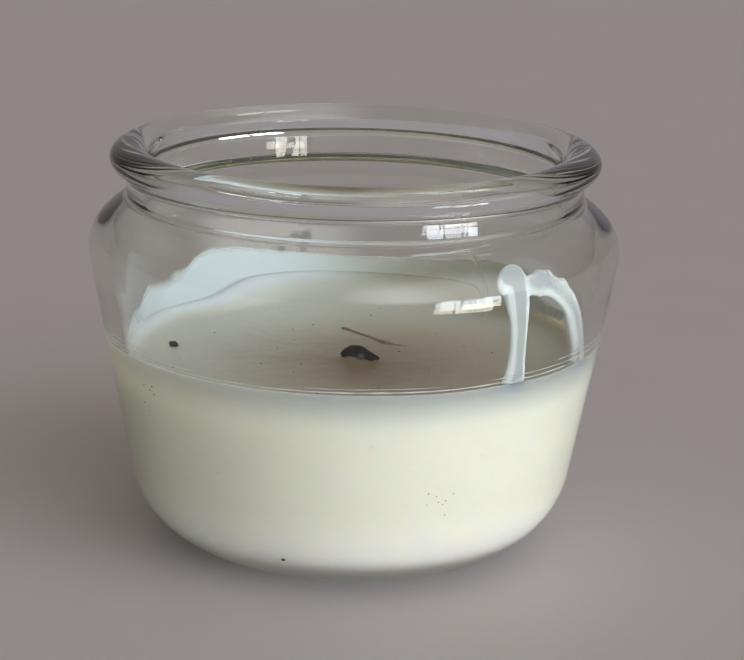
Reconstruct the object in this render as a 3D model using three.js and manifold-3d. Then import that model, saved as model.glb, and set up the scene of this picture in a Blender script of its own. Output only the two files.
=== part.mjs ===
// A used jar candle: a clear glass jar with a rolled rim, half full of ivory wax.
// Millimetres, +Z up. The origin is the centre of the base, on the surface the jar stands on.
// The front is -Y. Angles round the wall are counted from the front towards +X.

import * as THREE from 'three';
import Module from 'manifold-3d';
import { mergeVertices } from 'three/addons/utils/BufferGeometryUtils.js';

const wasm = await Module();
wasm.setup();

// Driving dimensions.
const widestRadius = 43.0;
const totalHeight = 66.3;
const wallThickness = 3.0;
const floorThickness = 5.0;
const fitGap = 0.3;
const stackGap = 0.1;

// Base of the jar.
const kickRadius = 13.0;
const kickHeight = 0.8;
const kickEase = 0.7;
const standRadius = 21.0;
const floorFlatRadius = 24.0;
const heelTopRadius = 36.5;
const heelTopHeight = 12.5;
const insideHeelTopHeight = 12.5;
const heelPull = 0.58;
const insideHeelPull = 0.70;

// Straight tapering wall and shoulder.
const wallTopRadius = 42.0;
const wallTopHeight = 42.6;
const wallSlope = (wallTopRadius - heelTopRadius) / (wallTopHeight - heelTopHeight);
const shoulderRise = 7.5;
const shoulderCrownRadius = widestRadius + 1.6;
const shoulderCrownHeight = 52.9;
const insideCrownRadius = shoulderCrownRadius - wallThickness - 0.5;
const insideCrownHeight = shoulderCrownHeight - 0.7;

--

* _Required work_
Restate, word for word and with nothing added, the lines from the first line of the listing through the one where "const insideHeelPull = 0.70;" stands.

* _Problem solution_
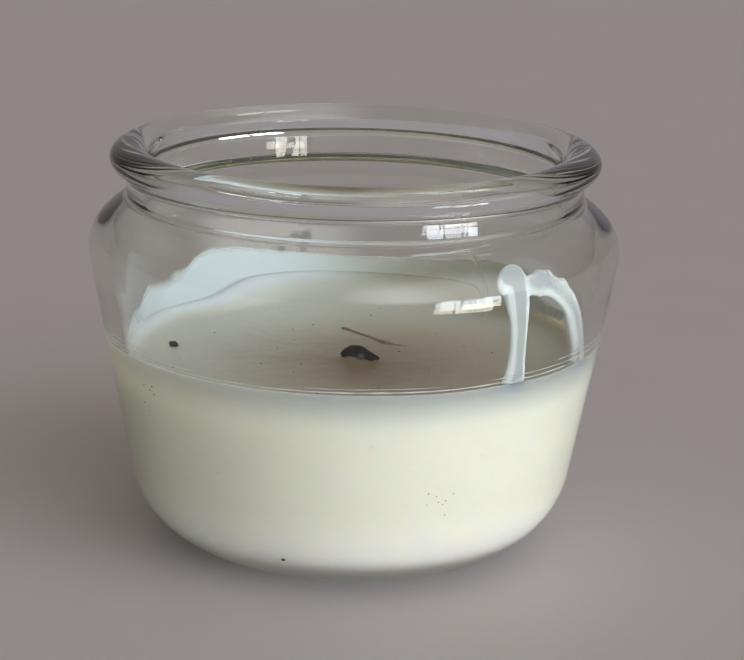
Reconstruct the object in this render as a 3D model using three.js and manifold-3d. Then import that model, saved as model.glb, and set up the scene of this picture in a Blender script of its own. Output only the two files.
=== part.mjs ===
// A used jar candle: a clear glass jar with a rolled rim, half full of ivory wax.
// Millimetres, +Z up. The origin is the centre of the base, on the surface the jar stands on.
// The front is -Y. Angles round the wall are counted from the front towards +X.

import * as THREE from 'three';
import Module from 'manifold-3d';
import { mergeVertices } from 'three/addons/utils/BufferGeometryUtils.js';

const wasm = await Module();
wasm.setup();

// Driving dimensions.
const widestRadius = 43.0;
const totalHeight = 66.3;
const wallThickness = 3.0;
const floorThickness = 5.0;
const fitGap = 0.3;
const stackGap = 0.1;

// Base of the jar.
const kickRadius = 13.0;
const kickHeight = 0.8;
const kickEase = 0.7;
const standRadius = 21.0;
const floorFlatRadius = 24.0;
const heelTopRadius = 36.5;
const heelTopHeight = 12.5;
const insideHeelTopHeight = 12.5;
const heelPull = 0.58;
const insideHeelPull = 0.70;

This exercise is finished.